Numerical and experimental studies on damage detection of a concrete beam based on PZT admittances and correlation coefficient

The electromechanical impedance (EMI) technique has been shown promising for structural health monitoring, in which the PZT patch performs both functions of sensor and actuator simultaneously. The main merits of EMI technique for damage detection are its high frequency actuation feature and non-model based, so it can detect the occurrence of structural damage and is sensitive to small damage. However, its deficiency is difficult to determine the location and severity of damage. In this paper, a new damage detection method is proposed based on electromechanical admittances (inverse of impedance) of multiple PZT patches and a damage index, namely, cross-correlation coefficient (CC).

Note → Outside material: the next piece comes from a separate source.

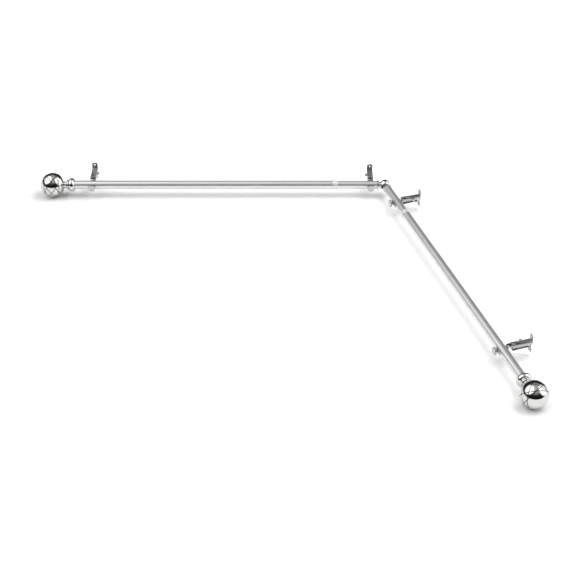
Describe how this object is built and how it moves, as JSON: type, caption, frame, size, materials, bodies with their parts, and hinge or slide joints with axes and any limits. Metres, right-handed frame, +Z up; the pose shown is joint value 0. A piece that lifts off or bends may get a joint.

Numerical and experimental studies on damage detection of a plain concrete beam based on the proposed method have also been reported. In the studies, three PZT patches were bonded to the surface of a plain concrete beam with certain intervals. By measuring the electromechanical admittance signals of each PZT in different frequency ranges, the occurrences of several crack damage of a plain concrete beam were monitored; by integrating with CC index, the damage locations and severities of the plain concrete beam were also determined. It is also found that the numerical and experimental results were also compared. It can be concluded that the proposed damage detection method was quite effective and sensitive to concrete.